Tell how many lines carry the word "Blender"; the reply is the number and nothing else.

* [PROVIDED RECORDS]:
● ● ● ● ●

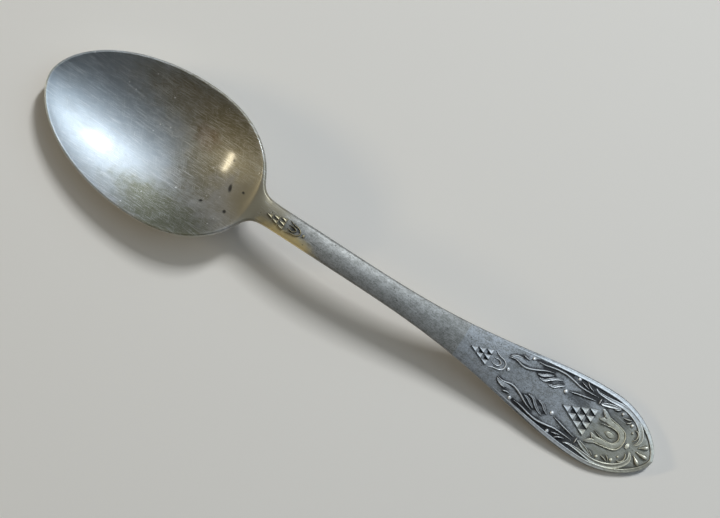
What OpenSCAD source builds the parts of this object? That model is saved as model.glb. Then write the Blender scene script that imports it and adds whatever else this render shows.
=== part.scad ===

● ● ● ● ●

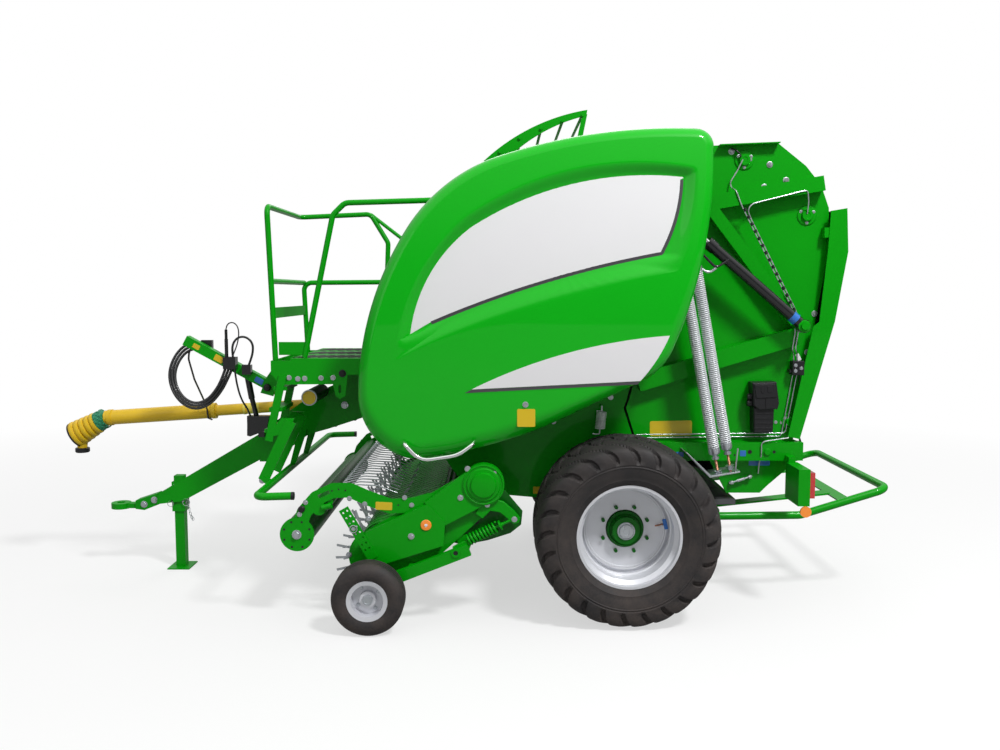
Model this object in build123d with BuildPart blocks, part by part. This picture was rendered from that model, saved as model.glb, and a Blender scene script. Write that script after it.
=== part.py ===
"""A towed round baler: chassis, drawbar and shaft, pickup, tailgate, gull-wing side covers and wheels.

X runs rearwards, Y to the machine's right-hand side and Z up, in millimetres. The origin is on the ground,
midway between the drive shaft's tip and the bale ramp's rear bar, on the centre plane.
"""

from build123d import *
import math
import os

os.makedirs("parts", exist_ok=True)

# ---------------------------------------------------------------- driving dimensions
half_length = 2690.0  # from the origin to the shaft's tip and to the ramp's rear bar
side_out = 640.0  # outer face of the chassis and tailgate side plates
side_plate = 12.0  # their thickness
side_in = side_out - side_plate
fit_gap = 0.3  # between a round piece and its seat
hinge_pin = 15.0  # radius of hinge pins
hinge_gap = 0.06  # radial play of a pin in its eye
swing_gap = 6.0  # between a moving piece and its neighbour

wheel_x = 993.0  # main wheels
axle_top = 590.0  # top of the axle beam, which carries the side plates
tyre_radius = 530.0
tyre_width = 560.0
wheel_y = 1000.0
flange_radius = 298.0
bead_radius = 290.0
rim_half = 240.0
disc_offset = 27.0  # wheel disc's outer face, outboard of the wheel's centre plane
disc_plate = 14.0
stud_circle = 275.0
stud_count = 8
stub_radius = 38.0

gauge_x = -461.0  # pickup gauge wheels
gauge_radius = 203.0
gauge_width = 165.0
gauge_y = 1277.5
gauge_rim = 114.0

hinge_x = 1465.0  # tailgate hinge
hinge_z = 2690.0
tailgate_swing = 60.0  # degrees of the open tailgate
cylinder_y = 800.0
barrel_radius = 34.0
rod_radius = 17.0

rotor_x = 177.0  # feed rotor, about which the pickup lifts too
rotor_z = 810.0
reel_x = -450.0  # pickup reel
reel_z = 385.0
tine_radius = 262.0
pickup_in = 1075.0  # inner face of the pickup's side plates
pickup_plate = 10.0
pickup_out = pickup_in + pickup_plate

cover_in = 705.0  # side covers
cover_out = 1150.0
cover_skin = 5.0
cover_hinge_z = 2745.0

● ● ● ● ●

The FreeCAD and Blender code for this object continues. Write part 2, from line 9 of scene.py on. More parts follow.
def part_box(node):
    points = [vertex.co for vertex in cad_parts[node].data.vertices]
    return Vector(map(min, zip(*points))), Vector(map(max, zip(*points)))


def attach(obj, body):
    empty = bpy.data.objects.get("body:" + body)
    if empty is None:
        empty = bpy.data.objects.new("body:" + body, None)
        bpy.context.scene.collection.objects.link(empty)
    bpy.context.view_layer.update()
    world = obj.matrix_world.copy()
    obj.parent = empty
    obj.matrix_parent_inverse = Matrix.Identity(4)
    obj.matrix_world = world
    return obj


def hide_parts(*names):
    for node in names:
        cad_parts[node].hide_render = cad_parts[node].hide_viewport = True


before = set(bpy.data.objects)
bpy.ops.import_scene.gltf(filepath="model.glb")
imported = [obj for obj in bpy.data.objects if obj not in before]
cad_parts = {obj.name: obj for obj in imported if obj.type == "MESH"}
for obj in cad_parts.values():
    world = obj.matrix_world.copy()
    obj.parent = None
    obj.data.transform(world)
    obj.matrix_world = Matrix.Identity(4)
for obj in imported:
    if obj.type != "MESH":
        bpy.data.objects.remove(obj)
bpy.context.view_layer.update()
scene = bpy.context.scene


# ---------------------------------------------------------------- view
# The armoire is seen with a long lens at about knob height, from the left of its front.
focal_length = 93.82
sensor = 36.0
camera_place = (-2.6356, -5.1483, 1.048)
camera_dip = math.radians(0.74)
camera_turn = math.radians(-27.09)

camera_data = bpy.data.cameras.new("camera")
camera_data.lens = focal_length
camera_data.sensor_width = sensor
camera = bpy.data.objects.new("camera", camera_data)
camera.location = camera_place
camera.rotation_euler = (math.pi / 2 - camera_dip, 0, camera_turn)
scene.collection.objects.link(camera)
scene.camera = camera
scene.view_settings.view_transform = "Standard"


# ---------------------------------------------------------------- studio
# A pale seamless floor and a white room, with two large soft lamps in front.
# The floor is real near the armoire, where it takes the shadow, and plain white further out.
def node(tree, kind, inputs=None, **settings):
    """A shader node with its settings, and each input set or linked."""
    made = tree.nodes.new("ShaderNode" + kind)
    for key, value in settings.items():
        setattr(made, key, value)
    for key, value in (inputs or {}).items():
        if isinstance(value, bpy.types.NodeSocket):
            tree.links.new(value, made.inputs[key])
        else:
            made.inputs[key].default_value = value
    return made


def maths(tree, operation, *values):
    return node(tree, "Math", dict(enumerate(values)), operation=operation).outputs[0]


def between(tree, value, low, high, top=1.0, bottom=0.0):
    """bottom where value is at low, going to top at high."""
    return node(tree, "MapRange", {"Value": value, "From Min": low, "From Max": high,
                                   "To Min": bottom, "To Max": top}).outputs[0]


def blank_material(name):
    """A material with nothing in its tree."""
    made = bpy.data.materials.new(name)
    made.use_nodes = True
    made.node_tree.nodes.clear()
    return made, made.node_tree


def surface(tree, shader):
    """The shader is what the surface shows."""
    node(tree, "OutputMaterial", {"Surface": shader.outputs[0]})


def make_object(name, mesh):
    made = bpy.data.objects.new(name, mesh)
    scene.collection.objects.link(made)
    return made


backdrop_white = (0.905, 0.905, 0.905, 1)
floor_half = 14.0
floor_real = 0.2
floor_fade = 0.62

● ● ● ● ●

* [FULL ANSWER]:
3